This article continues the series about the connection between entrepreneurship and personal growth called Entrepreneurs Grow at Warp Speed.

Learn the pain of indecision

Indecision hurts.

When you have a business, you’ll be punished for indecision. You’ll lose customers, miss opportunities, and struggle with lower sales if you don’t get your act together. Many would-be entrepreneurs can’t even get their first venture going because they waffle in indecision.

The consequences of indecision can shred your self-esteem. It’s easy to get down on yourself for not making clear, committed decisions.

I like that the rewards and punishments of business have trained me to make efficient but careful decisions. This skill benefits me in all areas of life. Even when I have to do something as mundane as buying a new appliance, I can leverage the decision-making muscles I’ve built from thousands of business decisions over more than two decades.
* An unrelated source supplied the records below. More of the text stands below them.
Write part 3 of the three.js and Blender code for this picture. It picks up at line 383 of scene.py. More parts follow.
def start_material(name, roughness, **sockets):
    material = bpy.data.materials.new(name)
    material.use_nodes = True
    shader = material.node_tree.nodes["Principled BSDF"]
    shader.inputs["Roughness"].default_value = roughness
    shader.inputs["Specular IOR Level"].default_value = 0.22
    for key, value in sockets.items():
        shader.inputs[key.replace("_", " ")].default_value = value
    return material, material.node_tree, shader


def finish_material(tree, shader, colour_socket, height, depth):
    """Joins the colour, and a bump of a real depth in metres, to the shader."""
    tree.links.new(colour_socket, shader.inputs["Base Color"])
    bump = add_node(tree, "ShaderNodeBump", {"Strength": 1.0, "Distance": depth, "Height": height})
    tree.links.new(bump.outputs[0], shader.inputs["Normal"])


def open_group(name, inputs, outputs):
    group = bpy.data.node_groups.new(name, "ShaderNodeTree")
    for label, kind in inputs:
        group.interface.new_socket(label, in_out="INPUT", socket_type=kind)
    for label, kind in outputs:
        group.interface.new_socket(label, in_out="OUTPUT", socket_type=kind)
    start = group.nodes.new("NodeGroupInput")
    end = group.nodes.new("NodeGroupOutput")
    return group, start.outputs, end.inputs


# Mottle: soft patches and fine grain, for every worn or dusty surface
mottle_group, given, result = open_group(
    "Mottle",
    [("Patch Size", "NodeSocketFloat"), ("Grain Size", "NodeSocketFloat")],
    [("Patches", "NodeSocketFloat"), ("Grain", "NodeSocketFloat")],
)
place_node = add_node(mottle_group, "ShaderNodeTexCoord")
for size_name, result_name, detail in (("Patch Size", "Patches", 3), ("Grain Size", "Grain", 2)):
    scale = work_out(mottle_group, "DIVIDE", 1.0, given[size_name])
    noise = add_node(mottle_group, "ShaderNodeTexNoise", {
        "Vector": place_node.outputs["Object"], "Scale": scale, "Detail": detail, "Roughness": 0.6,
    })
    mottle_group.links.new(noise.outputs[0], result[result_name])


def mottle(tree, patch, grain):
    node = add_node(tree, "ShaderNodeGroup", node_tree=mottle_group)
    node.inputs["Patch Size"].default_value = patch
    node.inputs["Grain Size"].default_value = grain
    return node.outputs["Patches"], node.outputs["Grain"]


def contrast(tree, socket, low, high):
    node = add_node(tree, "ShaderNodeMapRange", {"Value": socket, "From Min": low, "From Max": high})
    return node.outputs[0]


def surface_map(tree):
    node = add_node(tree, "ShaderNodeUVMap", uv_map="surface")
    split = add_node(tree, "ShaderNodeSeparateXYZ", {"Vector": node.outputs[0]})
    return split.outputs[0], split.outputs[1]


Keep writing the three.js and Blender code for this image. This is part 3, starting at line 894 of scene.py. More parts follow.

Many experienced entrepreneurs develop simple processes for making decisions efficiently. Usually they have a process for making low-priority decisions and another process for making important decisions.

The process for making low priority decisions is often just to rely on one’s gut instinct or intuition. Some people use simple heuristics, such as “Buy the best quality I can afford” or “When in doubt, sleep on it” or “Make the decision after exercising.” This works fine when the consequences of making a mistake are low. For some decisions like this, you could also ask the advice of a friend, check online reviews, or use a few other simple processes for making a decision.

In your personal life you probably use simple heuristics for making a variety of everyday decisions. As you gain experience, you’re likely to upgrade your heuristics as well. If you need a new appliance, you could walk into a department store, talk to a salesperson, and make a purchase based on his/her recommendation. Another heuristic would be to go online, research models in your price range, check customer reviews, select a model based on your assessment of customer satisfaction, and buy it from an online store.

What about big decisions? You could fill a library with the books people have written about how to make important decisions. What matters here is finding a process that works well for you under real-world conditions.

It’s easy to get caught up in analysis paralysis. As an entrepreneur you’re going to feel some pressure to make decisions quickly and get into action because opportunities have a limited lifespan. If you wait until you have perfect data to make a wise decision, the opportunity will be long gone. The real skill here is to get used to adjusting your decisions dynamically.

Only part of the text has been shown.